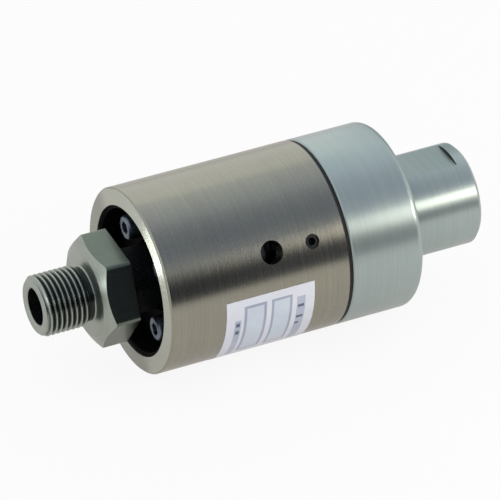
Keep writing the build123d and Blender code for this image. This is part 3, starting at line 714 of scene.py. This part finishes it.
def makeCard(name, look):
    # a curved card round the part's axis, bright by itself, which only mirrors find
    work = bmesh.new()
    first, last = look["tones"][0][0], look["tones"][-1][0]
    strips = 60
    angles = [math.radians(first + (last - first) * step / strips) for step in range(strips + 1)]
    edges = [[work.verts.new(aroundAxis(x, look["radius"], angle)) for angle in angles]
             for x in (look["front"], look["back"])]
    for number in range(strips):
        work.faces.new((edges[0][number], edges[1][number], edges[1][number + 1], edges[0][number + 1]))
    material, tree = newMaterial(name)
    place = addNode(tree, "ShaderNodeTexCoord").outputs["Object"]
    spot = addNode(tree, "ShaderNodeSeparateXYZ", None, {"Vector": place})
    ahead = addNode(tree, "ShaderNodeMath", {"operation": "MULTIPLY", 1: -1.0}, {0: spot.outputs["Y"]})
    turn = addNode(tree, "ShaderNodeMath", {"operation": "ARCTAN2"}, {0: spot.outputs["Z"], 1: ahead})
    share = addNode(tree, "ShaderNodeMapRange", {"From Min": math.pi - math.radians(first),
                                                 "From Max": math.pi - math.radians(last)}, {"Value": turn})
    tones = addNode(tree, "ShaderNodeValToRGB", None, {"Fac": share})
    ramp = tones.color_ramp
    for angle, tone in look["tones"][1:-1]:
        ramp.elements.new((angle - first) / (last - first))
    for element, (angle, tone) in zip(ramp.elements, look["tones"]):
        element.color = hexColour(tone)
    glow = addNode(tree, "ShaderNodeEmission", {"Strength": 1.0}, {"Color": tones})
    addNode(tree, "ShaderNodeOutputMaterial", None, {"Surface": glow})
    card = stageObject(name, work, material)
    card.visible_camera = card.visible_diffuse = card.visible_shadow = False


def makeLamp(name, look):
    lamp = bpy.data.lights.new(name, "AREA")
    lamp.shape = "RECTANGLE"
    lamp.size, lamp.size_y = look["along"], look["across"]
    lamp.color = hexColour(look["colour"])[:3]
    lamp.energy = math.pi * look["along"] * look["across"] * look["radiance"]
    holder = bpy.data.objects.new(name, lamp)
    turn, aim = math.radians(look["turn"]), Vector(look["aim"])
    holder.location = aim + Vector((look["forward"], math.cos(turn) * look["distance"],
                                    math.sin(turn) * look["distance"]))
    away = (holder.location - aim).normalized()
    side = (Vector((1, 0, 0)) - away * away.x).normalized()
    if look.get("level"):
        side = Vector((0, 0, 1)).cross(away).normalized()
    holder.rotation_euler = Matrix((side, away.cross(side), away)).transposed().to_euler()
    holder.visible_camera = False
    bpy.context.scene.collection.objects.link(holder)
    if "reach" in look:
        reached = bpy.data.collections.new(name + "Reach")
        for nodeName in look["reach"]:
            reached.objects.link(nodes[nodeName])
        holder.light_linking.receiver_collection = reached


cards = {
    # tones: how light a card is round the part, by the angle in degrees from +Y over the top
    "frontCard": {"radius": 1.35, "front": -1.4, "back": 1.6, "tones": [
        (50, "#f5faff"), (62, "#f2f8ff"), (84, "#d6ddeb"), (96, "#b8c0d0"), (108, "#a5adbe"),
        (120, "#9aa3b6"), (132, "#9fa8b9"), (146, "#a4acbb"), (155, "#888f9e"), (162, "#3f4554"),
        (168, "#2a3042"), (176, "#30364a"), (184, "#3a3f4a")]},
    "greyFlag": {"radius": 0.35, "front": 0.012, "back": 0.5, "tones": [
        (166, "#585b66"), (172, "#555862"), (186, "#5c5f6a")]},
    "darkFlag": {"radius": 0.35, "front": -0.4, "back": 0.012, "tones": [
        (150, "#2a3040"), (156, "#0c1222"), (186, "#0e1626")]},
    "hubCard": {"radius": 0.16, "front": 0.03, "back": 0.5, "tones": [
        (-12, "#9aa8a8"), (20, "#a4b2b2"), (44, "#b9c4c6"), (58, "#dde6ea")]},
}
lamps = {
    # turn is measured like the cards' angle; reach names the only pieces that a lamp lights
    "windowLamp": {"turn": 150, "distance": 0.25, "forward": 0.18, "aim": (-0.01, 0, 0), "along": 0.16,
                   "across": 0.08, "colour": "#fff4e4", "radiance": 7.0},
    "capLamp": {"turn": 153, "distance": 0.25, "forward": 0.15, "aim": (-0.01, 0, 0), "along": 0.16,
                "across": 0.09, "colour": "#fff4e4", "radiance": 1.95, "reach": ["end_cap"]},
    "backLamp": {"turn": 28, "distance": 1.0, "forward": 0.35, "aim": (-0.05, 0, 0), "along": 1.8,
                 "across": 0.9, "colour": "#f2f6f4", "radiance": 0.3},
    "sideLamp": {"turn": -20, "distance": 0.07, "forward": -0.4, "aim": (-0.14, -0.01, 0.012),
                 "level": True, "along": 0.06, "across": 0.03, "colour": "#fbfcff", "radiance": 14.0},
    "rimLamp": {"turn": 17, "distance": 0.24, "forward": -1.0, "aim": (-0.123, -0.015, 0.02),
                "level": True, "along": 0.56, "across": 0.14, "colour": "#fdfdf6", "radiance": 4.5,
                "reach": ["housing_sleeve"]},
}

makeFloor()
for cardName, cardLook in cards.items():
    makeCard(cardName, cardLook)
for lampName, lampLook in lamps.items():
    makeLamp(lampName, lampLook)

world = bpy.data.worlds.new("whiteStudio")
world.use_nodes = True
background = world.node_tree.nodes["Background"]
background.inputs["Color"].default_value = hexColour("#ffffff")
background.inputs["Strength"].default_value = studio["worldStrength"]
bpy.context.scene.world = world
bpy.context.scene.view_settings.view_transform = "Standard"

# Camera: from the front left, above the part, with a long lens
eye = {"azimuth": -26.33, "elevation": 33.29, "distance": 2.0, "aside": 0.0397, "above": 0.0103,
       "lens": 435.3, "sensor": 36, "clipStart": 0.05, "clipEnd": 20}
azimuth, elevation = math.radians(eye["azimuth"]), math.radians(eye["elevation"])
backward = Vector((math.sin(azimuth) * math.cos(elevation), -math.cos(azimuth) * math.cos(elevation),
                   math.sin(elevation)))
rightward = Vector((math.cos(azimuth), math.sin(azimuth), 0))
upward = backward.cross(rightward)
camera = bpy.data.objects.new("camera", bpy.data.cameras.new("camera"))
camera.data.lens, camera.data.sensor_width = eye["lens"], eye["sensor"]
camera.data.clip_start, camera.data.clip_end = eye["clipStart"], eye["clipEnd"]
camera.location = (Vector((rimX, 0, 0)) + backward * eye["distance"] + rightward * eye["aside"]
                   + upward * eye["above"])
camera.rotation_mode = "QUATERNION"
camera.rotation_quaternion = Matrix((rightward, upward, backward)).transposed().to_quaternion()
bpy.context.scene.collection.objects.link(camera)
bpy.context.scene.camera = camera
print("studio ready")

## [WHAT NEEDS TO BE DONE]
Write out the whole listing again, exactly as it stands.

## [ANSWER TO THIS PROBLEM]
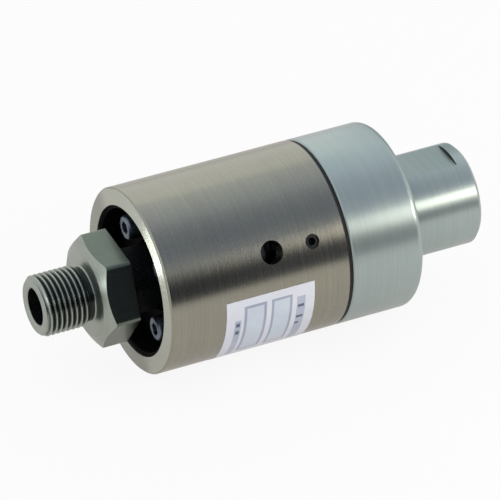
Keep writing the build123d and Blender code for this image. This is part 3, starting at line 714 of scene.py. This part finishes it.
def makeCard(name, look):
    # a curved card round the part's axis, bright by itself, which only mirrors find
    work = bmesh.new()
    first, last = look["tones"][0][0], look["tones"][-1][0]
    strips = 60
    angles = [math.radians(first + (last - first) * step / strips) for step in range(strips + 1)]
    edges = [[work.verts.new(aroundAxis(x, look["radius"], angle)) for angle in angles]
             for x in (look["front"], look["back"])]
    for number in range(strips):
        work.faces.new((edges[0][number], edges[1][number], edges[1][number + 1], edges[0][number + 1]))
    material, tree = newMaterial(name)
    place = addNode(tree, "ShaderNodeTexCoord").outputs["Object"]
    spot = addNode(tree, "ShaderNodeSeparateXYZ", None, {"Vector": place})
    ahead = addNode(tree, "ShaderNodeMath", {"operation": "MULTIPLY", 1: -1.0}, {0: spot.outputs["Y"]})
    turn = addNode(tree, "ShaderNodeMath", {"operation": "ARCTAN2"}, {0: spot.outputs["Z"], 1: ahead})
    share = addNode(tree, "ShaderNodeMapRange", {"From Min": math.pi - math.radians(first),
                                                 "From Max": math.pi - math.radians(last)}, {"Value": turn})
    tones = addNode(tree, "ShaderNodeValToRGB", None, {"Fac": share})
    ramp = tones.color_ramp
    for angle, tone in look["tones"][1:-1]:
        ramp.elements.new((angle - first) / (last - first))
    for element, (angle, tone) in zip(ramp.elements, look["tones"]):
        element.color = hexColour(tone)
    glow = addNode(tree, "ShaderNodeEmission", {"Strength": 1.0}, {"Color": tones})
    addNode(tree, "ShaderNodeOutputMaterial", None, {"Surface": glow})
    card = stageObject(name, work, material)
    card.visible_camera = card.visible_diffuse = card.visible_shadow = False


def makeLamp(name, look):
    lamp = bpy.data.lights.new(name, "AREA")
    lamp.shape = "RECTANGLE"
    lamp.size, lamp.size_y = look["along"], look["across"]
    lamp.color = hexColour(look["colour"])[:3]
    lamp.energy = math.pi * look["along"] * look["across"] * look["radiance"]
    holder = bpy.data.objects.new(name, lamp)
    turn, aim = math.radians(look["turn"]), Vector(look["aim"])
    holder.location = aim + Vector((look["forward"], math.cos(turn) * look["distance"],
                                    math.sin(turn) * look["distance"]))
    away = (holder.location - aim).normalized()
    side = (Vector((1, 0, 0)) - away * away.x).normalized()
    if look.get("level"):
        side = Vector((0, 0, 1)).cross(away).normalized()
    holder.rotation_euler = Matrix((side, away.cross(side), away)).transposed().to_euler()
    holder.visible_camera = False
    bpy.context.scene.collection.objects.link(holder)
    if "reach" in look:
        reached = bpy.data.collections.new(name + "Reach")
        for nodeName in look["reach"]:
            reached.objects.link(nodes[nodeName])
        holder.light_linking.receiver_collection = reached


cards = {
    # tones: how light a card is round the part, by the angle in degrees from +Y over the top
    "frontCard": {"radius": 1.35, "front": -1.4, "back": 1.6, "tones": [
        (50, "#f5faff"), (62, "#f2f8ff"), (84, "#d6ddeb"), (96, "#b8c0d0"), (108, "#a5adbe"),
        (120, "#9aa3b6"), (132, "#9fa8b9"), (146, "#a4acbb"), (155, "#888f9e"), (162, "#3f4554"),
        (168, "#2a3042"), (176, "#30364a"), (184, "#3a3f4a")]},
    "greyFlag": {"radius": 0.35, "front": 0.012, "back": 0.5, "tones": [
        (166, "#585b66"), (172, "#555862"), (186, "#5c5f6a")]},
    "darkFlag": {"radius": 0.35, "front": -0.4, "back": 0.012, "tones": [
        (150, "#2a3040"), (156, "#0c1222"), (186, "#0e1626")]},
    "hubCard": {"radius": 0.16, "front": 0.03, "back": 0.5, "tones": [
        (-12, "#9aa8a8"), (20, "#a4b2b2"), (44, "#b9c4c6"), (58, "#dde6ea")]},
}
lamps = {
    # turn is measured like the cards' angle; reach names the only pieces that a lamp lights
    "windowLamp": {"turn": 150, "distance": 0.25, "forward": 0.18, "aim": (-0.01, 0, 0), "along": 0.16,
                   "across": 0.08, "colour": "#fff4e4", "radiance": 7.0},
    "capLamp": {"turn": 153, "distance": 0.25, "forward": 0.15, "aim": (-0.01, 0, 0), "along": 0.16,
                "across": 0.09, "colour": "#fff4e4", "radiance": 1.95, "reach": ["end_cap"]},
    "backLamp": {"turn": 28, "distance": 1.0, "forward": 0.35, "aim": (-0.05, 0, 0), "along": 1.8,
                 "across": 0.9, "colour": "#f2f6f4", "radiance": 0.3},
    "sideLamp": {"turn": -20, "distance": 0.07, "forward": -0.4, "aim": (-0.14, -0.01, 0.012),
                 "level": True, "along": 0.06, "across": 0.03, "colour": "#fbfcff", "radiance": 14.0},
    "rimLamp": {"turn": 17, "distance": 0.24, "forward": -1.0, "aim": (-0.123, -0.015, 0.02),
                "level": True, "along": 0.56, "across": 0.14, "colour": "#fdfdf6", "radiance": 4.5,
                "reach": ["housing_sleeve"]},
}

makeFloor()
for cardName, cardLook in cards.items():
    makeCard(cardName, cardLook)
for lampName, lampLook in lamps.items():
    makeLamp(lampName, lampLook)

world = bpy.data.worlds.new("whiteStudio")
world.use_nodes = True
background = world.node_tree.nodes["Background"]
background.inputs["Color"].default_value = hexColour("#ffffff")
background.inputs["Strength"].default_value = studio["worldStrength"]
bpy.context.scene.world = world
bpy.context.scene.view_settings.view_transform = "Standard"

# Camera: from the front left, above the part, with a long lens
eye = {"azimuth": -26.33, "elevation": 33.29, "distance": 2.0, "aside": 0.0397, "above": 0.0103,
       "lens": 435.3, "sensor": 36, "clipStart": 0.05, "clipEnd": 20}
azimuth, elevation = math.radians(eye["azimuth"]), math.radians(eye["elevation"])
backward = Vector((math.sin(azimuth) * math.cos(elevation), -math.cos(azimuth) * math.cos(elevation),
                   math.sin(elevation)))
rightward = Vector((math.cos(azimuth), math.sin(azimuth), 0))
upward = backward.cross(rightward)
camera = bpy.data.objects.new("camera", bpy.data.cameras.new("camera"))
camera.data.lens, camera.data.sensor_width = eye["lens"], eye["sensor"]
camera.data.clip_start, camera.data.clip_end = eye["clipStart"], eye["clipEnd"]
camera.location = (Vector((rimX, 0, 0)) + backward * eye["distance"] + rightward * eye["aside"]
                   + upward * eye["above"])
camera.rotation_mode = "QUATERNION"
camera.rotation_quaternion = Matrix((rightward, upward, backward)).transposed().to_quaternion()
bpy.context.scene.collection.objects.link(camera)
bpy.context.scene.camera = camera
print("studio ready")